AMBASSADOR BOLTON: I think this morning we will listen to a briefing by Under Secretary General Gambari and I think we will await the return of the Secretary General's mission in the region. I think it's very important, with events as unclear and fast moving as they are, that the Security Council not do anything to unsettle the matter further. But we will take a look at it on a day-by-day basis and see what has to be done.

QUESTION: Will you be putting something forward or supporting an intervention force going into the region to try to enforce or monitor a ceasefire and play some role in bringing this conflict to an end?

AMBASSADOR BOLTON: Remember the G8 leaders said yesterday that it was worth the Security Council considering the possibility of such a force; and I think that as we consider that possibility we would have to think of several questions, three broad areas come to mind. First, would such a force be empowered to deal with the real problem? The real problem is Hezbollah. Would such a force be empowered to disarm and demobilize Hezbollah armed components, would it be empowered to deal with the countries like Syria and Iran that support Hezbollah? What exactly would be the extent of the mandate to deal with the military threat posed by Hezbollah? Second, as you in the press core know, there has been a multilateral force in Southern Lebanon for 28 years, the UN Interim Force in Lebanon, UNIFIL. Interesting name, interim, interim for 28 years. One question that we would have to ask in a very responsible way is what would make a new multilateral force different from or more effective than UNIFIL? I think that's an important question as we consider the possibility. And the third point, the third broad area of questioning would be whether we can ensure that a multilateral force would not undercut the policy laid down in Security Council Resolution 1559, which after all, calls for a democratic Lebanese government to exercise full sovereign control over its own territory. It should be the policy, as annunciated in 1559, to strengthen Lebanese institutions, not to create new multilateral institutions. So would such a force contribute to the institutional strength to the LAF, Lebanese Armed forces? Would it help implement and carry out 1559 or would we risk frustrating 1559? These are questions I think that it's important to consider, I'm sure there are others but those are some that we thought of this morning.

QUESTION: Do you expect any work to begin today on a draft resolution on Iran?

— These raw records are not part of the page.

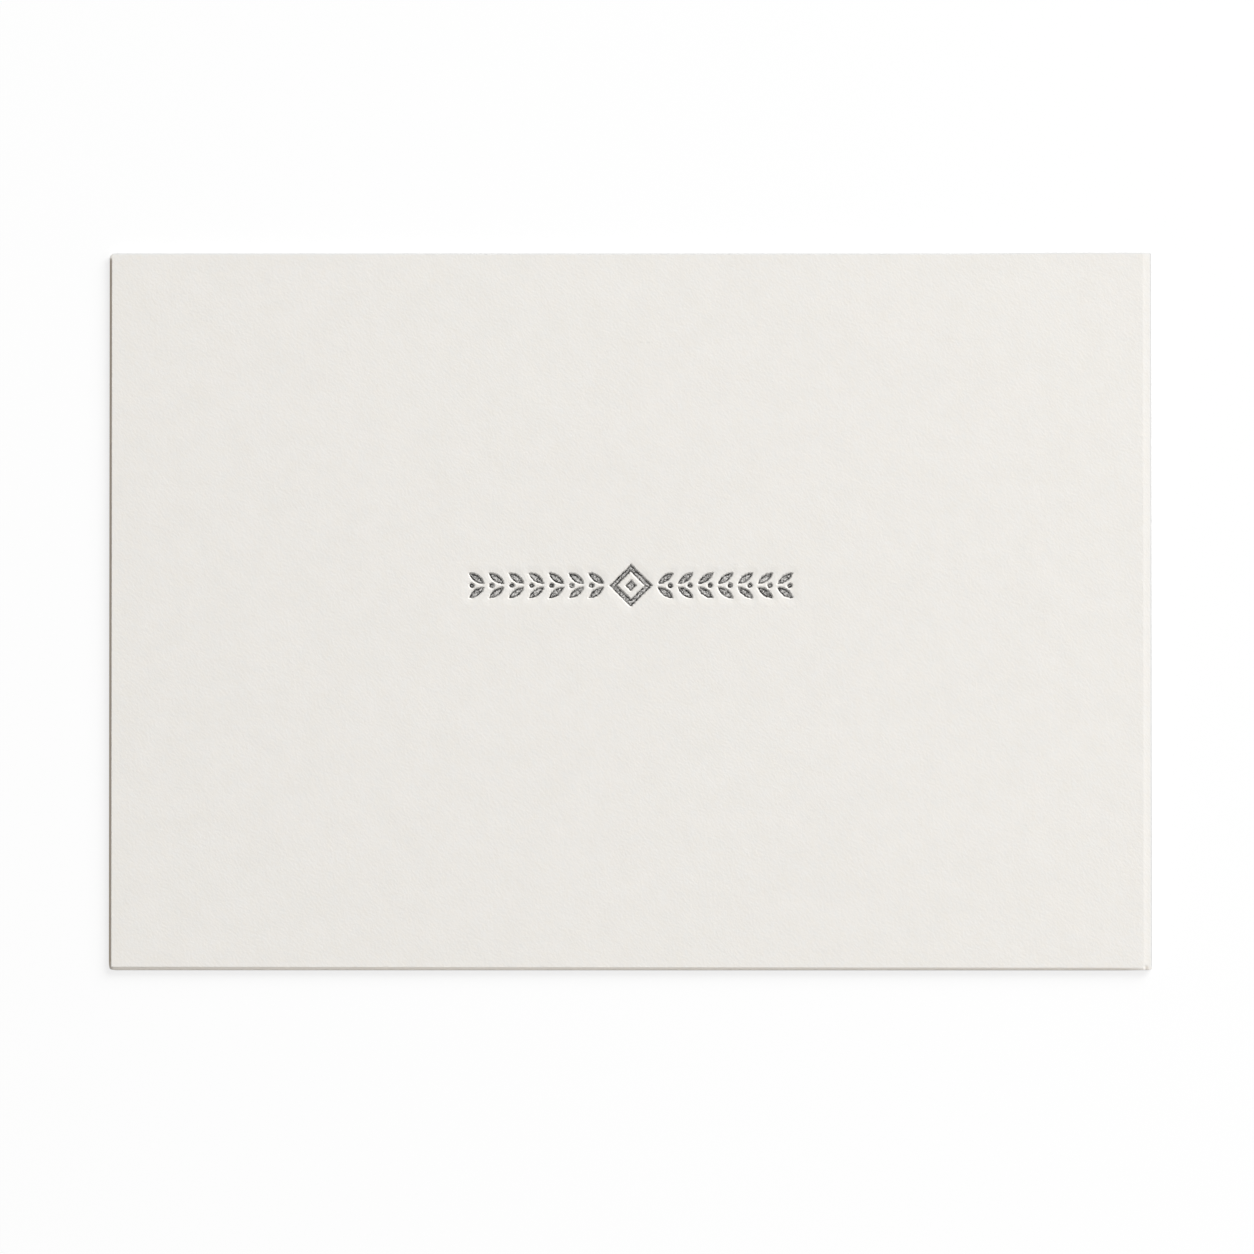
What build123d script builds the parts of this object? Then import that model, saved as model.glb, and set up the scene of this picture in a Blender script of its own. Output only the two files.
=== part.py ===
"""A heavy calling card with one pressed and printed line across its middle.

The card lies on its back. X runs along its long side, to the right as it is read, Y runs up the
card, and Z points out of the printed face. The origin is at the middle of the back.

It is one piece of cotton stock: cut to size, with two of its edges drawn down by the blade, and
one line of type pressed into it. The line is a plain leaf spray, with a lozenge in its middle.
"""

import os
from math import atan2, degrees, sqrt

from build123d import *

# The sheet as it is cut
card_width = 88.9
card_height = 61.7
card_thickness = 0.6
corner_radius = 0.25

# How the cut leaves the edges: drawn down steeply on the left and gently at the bottom, crisp on
# the other two sides and behind, with the right margin pressed down
left_bevel_run = 0.26
left_bevel_drop = 0.26
bottom_bevel_run = 0.25
bottom_bevel_drop = 0.1
right_margin_width = 0.76
right_margin_drop = 0.045
back_edge_radius = 0.04

# How deep the type goes in, and how far its walls lean out to the face
impression_depth = 0.13
wall_run = 0.11

# Where the pressed line stands, above the middle of the card
line_height = 2.15

# The lozenge in the middle, a frame with a small solid one inside
lozenge_span = 3.6
lozenge_line = 0.42
core_span = 0.9

# One leaf of the spray, with its root at the stem line and its tip away from the lozenge
leaf_length = 1.5
leaf_width = 0.54
leaf_tip_radius = 0.05
leaf_angle = 36.0
leaf_root_gap = 0.17

# The pairs of leaves on each side, and the bead that follows each pair on the stem line
pairs_a_side = 7
pair_pitch = 1.7
lozenge_to_pair = 0.55
bead_diameter = 0.38
bead_after_root = 1.0

# A cutter stands a little proud of the face, so that its top never lies on it
cutter_proud = 0.05

# A lozenge is a square on its corner, and the left half of the spray points the other way
on_its_corner = 45.0
half_turn = 180.0

face_level = card_thickness
floor_level = face_level - impression_depth
wall_angle = degrees(atan2(wall_run, impression_depth))
cutter_height = impression_depth + cutter_proud
first_root = lozenge_span / 2 + lozenge_to_pair

# The spray runs out both ways from the lozenge. Each pair has one leaf above the stem line and
# one below, both leaning outwards, and a bead follows it
leaf_places = []
bead_places = []
for way_out, outwards in ((1, 0), (-1, half_turn)):
    for pair in range(pairs_a_side):
        root = way_out * (first_root + pair * pair_pitch)
        bead = root + way_out * bead_after_root
        bead_places.append(Location((bead, line_height, floor_level)))
        for above in (-1, 1):
            level = line_height + above * leaf_root_gap
            turn = outwards + way_out * above * leaf_angle
            leaf_places.append(Location((root, level, floor_level), (0, 0, turn)))

# The type that is pressed in: each punch has its printing face at Z 0 and widens upwards
with BuildPart() as leaf_punch:
    half_length = leaf_length / 2
    half_width = leaf_width / 2
    with BuildSketch():
        with BuildLine():
            RadiusArc((0, 0), (leaf_length, 0), (half_length**2 + half_width**2) / leaf_width)
            mirror(about=Plane.XZ)
        make_face()
        fillet(vertices(), leaf_tip_radius)
    extrude(amount=cutter_height, taper=-wall_angle)

with BuildPart() as bead_punch:
    with BuildSketch():
        Circle(bead_diameter / 2)
    extrude(amount=cutter_height, taper=-wall_angle)

with BuildPart() as lozenge_punch:
    frame_side = lozenge_span / sqrt(2)
    with BuildSketch():
        Rectangle(frame_side, frame_side, rotation=on_its_corner)
    extrude(amount=cutter_height, taper=-wall_angle)

    opening_side = frame_side - 2 * lozenge_line
    with BuildSketch():
        Rectangle(opening_side, opening_side, rotation=on_its_corner)
    extrude(amount=cutter_height, taper=wall_angle, mode=Mode.SUBTRACT)

    core_side = core_span / sqrt(2)
    with BuildSketch():
        Rectangle(core_side, core_side, rotation=on_its_corner)
    extrude(amount=cutter_height, taper=-wall_angle)

with BuildPart() as card:
    with BuildSketch():
        RectangleRounded(card_width, card_height, corner_radius)
    extrude(amount=card_thickness)

    fillet(card.faces().sort_by(Axis.Z)[0].outer_wire().edges(), back_edge_radius)

    # Three wedges come off the face: the left and bottom bevels, and the pressed right margin
    right_edge = card_width / 2
    top_edge = card_height / 2
    for plane, outer, inwards, run, drop in (
        (Plane.XZ, -right_edge, 1, left_bevel_run, left_bevel_drop),
        (Plane.XZ, right_edge, -1, right_margin_width, right_margin_drop),
        (Plane.YZ, -top_edge, 1, bottom_bevel_run, bottom_bevel_drop),
    ):
        inner = outer + inwards * run
        beyond = outer - inwards * run
        with BuildSketch(plane):
            Polygon((inner, face_level), (beyond, face_level), (beyond, face_level - 2 * drop), align=None)
        extrude(amount=card_width, both=True, mode=Mode.SUBTRACT)

    # The whole line goes in at one pull, from the face down to the level of the printed floor
    with Locations((0, line_height, floor_level)):
        add(lozenge_punch.part, mode=Mode.SUBTRACT)
    with Locations(*leaf_places):
        add(leaf_punch.part, mode=Mode.SUBTRACT)
    with Locations(*bead_places):
        add(bead_punch.part, mode=Mode.SUBTRACT)

card.part.label = "card"
os.makedirs("parts", exist_ok=True)
export_step(card.part, "parts/card.step")
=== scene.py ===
"""A heavy cotton calling card, lying on its back on a pale floor.

Sizes are written in millimetres and turned to metres where they are used.
"""

import math

import bpy
import numpy as np
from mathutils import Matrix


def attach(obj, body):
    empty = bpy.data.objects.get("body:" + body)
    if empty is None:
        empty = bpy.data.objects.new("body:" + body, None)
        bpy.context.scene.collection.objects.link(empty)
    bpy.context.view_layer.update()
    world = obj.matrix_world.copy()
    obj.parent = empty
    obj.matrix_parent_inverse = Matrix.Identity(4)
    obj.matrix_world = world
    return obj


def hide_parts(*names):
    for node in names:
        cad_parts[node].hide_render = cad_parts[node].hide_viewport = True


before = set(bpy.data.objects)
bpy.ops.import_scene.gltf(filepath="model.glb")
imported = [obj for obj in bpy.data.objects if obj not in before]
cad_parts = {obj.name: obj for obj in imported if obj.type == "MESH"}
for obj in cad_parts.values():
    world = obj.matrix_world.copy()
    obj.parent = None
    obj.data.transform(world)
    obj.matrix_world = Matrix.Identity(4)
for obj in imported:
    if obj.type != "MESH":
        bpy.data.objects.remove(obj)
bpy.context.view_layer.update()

# The card stock
# The real stock is a thick sheet of uncoated cotton paper, a felt-marked, slightly uneven white.
# It is pulp laid down on a wire, so it has a soft tooth, a cloudy formation and a few fibres
# that lie warmer or cooler than the rest. Its cut edge is raw, darker and browner than its face,
# and on the left and bottom edges, which face away from the lamp, it is darker still with painted shade.
MM = 0.001


def add(tree, kind, inputs=None, **settings):
    """Adds a node to a tree: first its settings, then its inputs, each a value, a node or a socket."""
    node = tree.nodes.new(kind)
    for name, value in settings.items():
        setattr(node, name, value)
    for key, value in (inputs or {}).items():
        for source in value if isinstance(value, list) else [value]:
            if isinstance(source, bpy.types.Node):
                source = source.outputs[0]
            if isinstance(source, bpy.types.NodeSocket):
                tree.links.new(source, node.inputs[key])
            else:
                node.inputs[key].default_value = source
    return node


def linear(hex_colour):
    """An sRGB hex colour as the linear colour that a shader takes."""
    parts = [int(hex_colour[i:i + 2], 16) / 255 for i in (1, 3, 5)]
    return (*(p / 12.92 if p <= 0.04045 else ((p + 0.055) / 1.055) ** 2.4 for p in parts), 1.0)


def new_material(name):
    """A material whose node tree is empty, and that tree."""
    material = bpy.data.materials.new(name)
    material.use_nodes = True
    material.node_tree.nodes.clear()
    return material, material.node_tree


def per_metre(size):
    """The texture scale of a pattern that is that many millimetres in size."""
    return 1 / (size * MM)


face_white = "#EDEAE5"
face_shade = "#E5E2DC"
warm_fibre = "#EEE8DD"
cool_fibre = "#E7E9E9"
rim_grey = "#EBECEC"
# The cut's own brown, made darker so that it also paints the shade on the left and bottom edges
cut_brown_and_shade = "#C8BBAA"
# Grey for the impression's walls: squeezed ink, and painted shade
ink_haze_and_shade = "#8F8C89"
formation_size = 1.9
cloudiness = 0.35
flock_size = 0.42
flock_tint = 0.3
fibre_lay = 40.0
fibre_stretch = 1.5
tooth_size = 0.19
tooth_height = 0.0102
felt_size = 0.6
felt_height = 0.0075
cut_fibre_size = 0.05
cut_fibre_height = 0.006
cut_fibre_stretch = (0.35, 0.35, 1.6)
haze_and_shade_most = 0.42

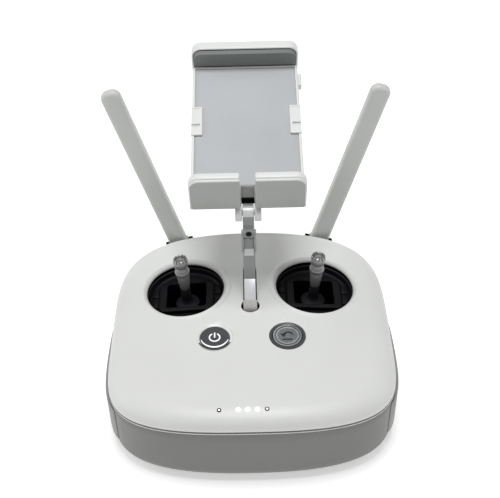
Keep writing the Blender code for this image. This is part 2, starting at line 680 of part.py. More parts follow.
def build_wall_button(lower, name, x, side, z, radius):
    frame = wall_frame(name, x, side, z)
    boolean(lower, cylinder("button_port", radius + GAP, -9, 9, "Y", parent=frame, segments=24))
    cap = cylinder(name, radius, -5.0, 1.4, "Y", GREY, frame, segments=20)
    bevel(cap, 0.5, 1)
    boolean(cap, cylinder("button_flange", radius + 1.6, -6.0, -3.8, "Y", parent=frame, segments=20),
            "UNION")


def build_dial(lower, name, x, side, z):
    frame = wall_frame(name, x, side, z)
    hub = empty(name + "_hub", (0, -5.5, 0), parent=frame)
    boolean(lower, box("dial_port", (-8.6, -9, -3.6), (8.6, 9, 3.6), parent=frame))
    points = []
    for i in range(40):
        radius = 8.6 if i % 4 < 2 else 8.1
        angle = 2 * math.pi * i / 40
        points.append((radius * math.cos(angle), radius * math.sin(angle)))
    wheel = flat(name, points, -3.0, 3.0, "Z", GREY, hub)
    boolean(wheel, cylinder("dial_bore", 1.7, -5, 5, parent=hub, segments=16))


def build_mode_switch(lower):
    frame = wall_frame("mode_switch", 22.0, 1, 30.0)
    boolean(lower, box("switch_port", (-10.3, -9, -2.7), (10.3, 9, 2.7), parent=frame))
    knob = box("mode_switch", (-4.4, -5.0, -2.3), (4.4, 1.6, 2.3), GREY, frame, edge=0.5)
    boolean(knob, box("switch_plate", (-12.9, -6.0, -4.6), (10.9, -4.4, 4.6), parent=frame), "UNION")


def build_sockets(lower):
    """Rectangular sockets let into the middle of the far wall."""
    for name, x, half, tall in (("usb_socket", -6.0, 6.8, 3.6), ("power_socket", 11.5, 5.6, 3.8)):
        wall_y = wall_point(abs(x), 1)[0].y
        z = 18.0
        low = (x - half, wall_y - 15.0, z - tall)
        high = (x + half, wall_y - 1.0, z + tall)
        boolean(lower, box("socket_port", [low[0] - GAP, low[1], low[2] - GAP],
                           [high[0] + GAP, high[1] + 9, high[2] + GAP]))
        socket = box(name, low, high, SOCKET)
        boolean(socket, box("socket_mouth", (low[0] + 1, low[1] + 1.5, low[2] + 1),
                            (high[0] - 1, high[1] + 5, high[2] - 1)))


def build_wall_controls(lower):
    build_dial(lower, "gimbal_dial", 76.0, -1, 33.0)
    build_dial(lower, "settings_dial", 76.0, 1, 33.0)
    build_wall_button(lower, "record_button", 58.0, -1, 19.5, 4.6)
    build_wall_button(lower, "shutter_button", 60.0, 1, 19.5, 5.0)
    build_wall_button(lower, "playback_button", 45.0, 1, 20.0, 3.4)
    build_mode_switch(lower)
    build_sockets(lower)


def main():
    top, lower = build_housing()
    build_wells(top)
    build_top_buttons(top)
    build_lights(top)
    build_cradle(top)
    build_holder(build_arm())
    build_antennas(lower)
    build_wall_controls(lower)


main()
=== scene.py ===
"""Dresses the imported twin-stick transmitter: fine shells, castings, sticks, clamp and finishes.

Sizes are in millimetres and turned to metres as each piece is made.  Pivots come
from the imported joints, so every moving piece sits on the axis that carries it.
"""

import json
import logging
import math
from dataclasses import dataclass
from enum import Enum

import bmesh
import bpy
from mathutils import Matrix, Vector


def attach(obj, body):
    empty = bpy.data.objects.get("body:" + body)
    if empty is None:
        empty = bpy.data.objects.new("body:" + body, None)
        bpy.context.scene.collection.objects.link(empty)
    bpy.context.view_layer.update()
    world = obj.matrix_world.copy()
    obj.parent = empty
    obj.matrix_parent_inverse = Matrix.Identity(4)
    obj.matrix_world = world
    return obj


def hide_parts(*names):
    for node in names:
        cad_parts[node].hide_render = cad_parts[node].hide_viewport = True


MM = 0.001
LOG = logging.getLogger("transmitter")

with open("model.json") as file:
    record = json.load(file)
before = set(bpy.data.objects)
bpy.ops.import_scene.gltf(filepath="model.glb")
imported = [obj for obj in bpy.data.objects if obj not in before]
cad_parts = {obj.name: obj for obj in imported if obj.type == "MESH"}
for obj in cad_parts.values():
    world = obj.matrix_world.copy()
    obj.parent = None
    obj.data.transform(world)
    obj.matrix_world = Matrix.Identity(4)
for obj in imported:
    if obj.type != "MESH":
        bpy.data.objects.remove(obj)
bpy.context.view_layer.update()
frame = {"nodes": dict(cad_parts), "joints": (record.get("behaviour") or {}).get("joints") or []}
JOINTS = {joint["name"]: joint for joint in frame["joints"]}


class Side(Enum):
    """The user's left or right hand side."""

    LEFT = -1
    RIGHT = 1

    @property
    def word(self) -> str:
        """The side's name in piece and node names."""
        return self.name.lower()


class Axis(Enum):
    """The row axis that a rod or a plate is made along."""

    X = Matrix.Rotation(math.radians(90), 4, "Y")
    Y = Matrix.Rotation(math.radians(-90), 4, "X")
    Z = Matrix.Identity(4)


class Cap(Enum):
    """How the last ring of a skin is closed."""

    OPEN = 0
    POINT = 1
    FLAT = 2


Point2 = tuple[float, float]
Point3 = tuple[float, float, float]


# ------------------------------------------------------------------ workbench
def clear_selection() -> None:
    """Leave edit mode and deselect everything."""
    if bpy.context.mode != "OBJECT":
        bpy.ops.object.mode_set(mode="OBJECT")
    bpy.ops.object.select_all(action="DESELECT")


def pick(obj: bpy.types.Object) -> bpy.types.Object:
    """Make one object the only selected and active one."""
    clear_selection()
    obj.select_set(True)
    bpy.context.view_layer.objects.active = obj
    return obj


def settle(obj: bpy.types.Object, place: Matrix | None = None) -> bpy.types.Object:
    """Carry an object to its place and put that place into its mesh.

    Args:
        obj: The object to settle.
        place: A matrix in metres from the piece's own frame to the row frame.

    Returns:
        The same object, now at the origin with its place in its mesh.
    """
    if place is not None:
        obj.matrix_world = place @ obj.matrix_world
    pick(obj)
    bpy.ops.object.transform_apply(location=True, rotation=True, scale=True)
    return obj


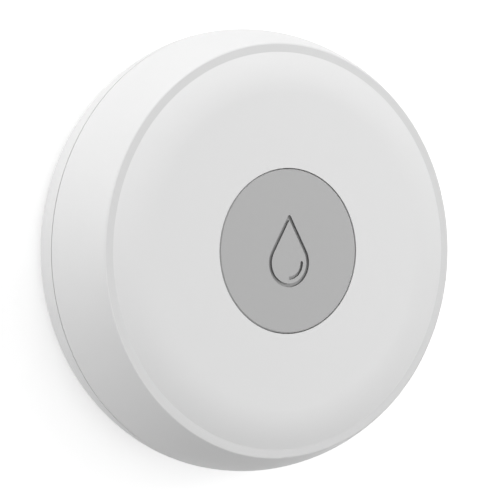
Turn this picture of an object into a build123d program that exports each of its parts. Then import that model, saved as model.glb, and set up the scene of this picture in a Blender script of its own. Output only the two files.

AMBASSADOR BOLTON: I would have expected that as of this morning, we would have been working on the Iran resolution, but Iran's proxies in the Middle East, Hamas and Hezbollah obviously have other work in mind, and that's one reason why we will be discussing the situation in Southern Lebanon this morning. I think that if Iran wanted to contribute positively to peace and security in the Middle East, it would have Hamas and Hezbollah release the captive Israeli soldiers.

QUESTION: What ideas do you have in mind as far as bringing in the two parties, Iran and Syria, into a resolution or a statement on Lebanon independently other than the ways that you're thinking of? And Secondly, when do you expect the team, the UN team, to return here?

AMBASSADOR BOLTON:Well I think that in the past two weeks, on behalf of the United States, I have given three statements in Security Council that talk about the relationship between Iran, Syria, and Hezbollah and Hamas. So I think in any resolution or other Council action we would be looking to implement those kinds of approaches in the text. We have been informed, in response to your second question, that the team should be back by the middle of this week so our hope has been that perhaps by Thursday we could get a direct briefing in the Security Council from the staff delegation and decide where we go from there. That's also, I think, an appropriate time to begin to consider a step the Council itself might take. Let me just take one more because I have to-

QUESTION: Why does the US appear to be not interested, blocking or reference call for a ceasefire?

AMBASSADOR BOLTON: I think that the question of the legitimate exercise of self defense, which the government of Israel is engaged in, is something that has to be considered very clearly. I think that before you get to a ceasefire you have to look at what the causes of the conflict are. I think you would have a ceasefire in a matter of nanoseconds if Hezbollah and Hamas would release their kidnap victims and stop engaging in rocket attacks and other acts of terrorism against Israel. I'll be back after.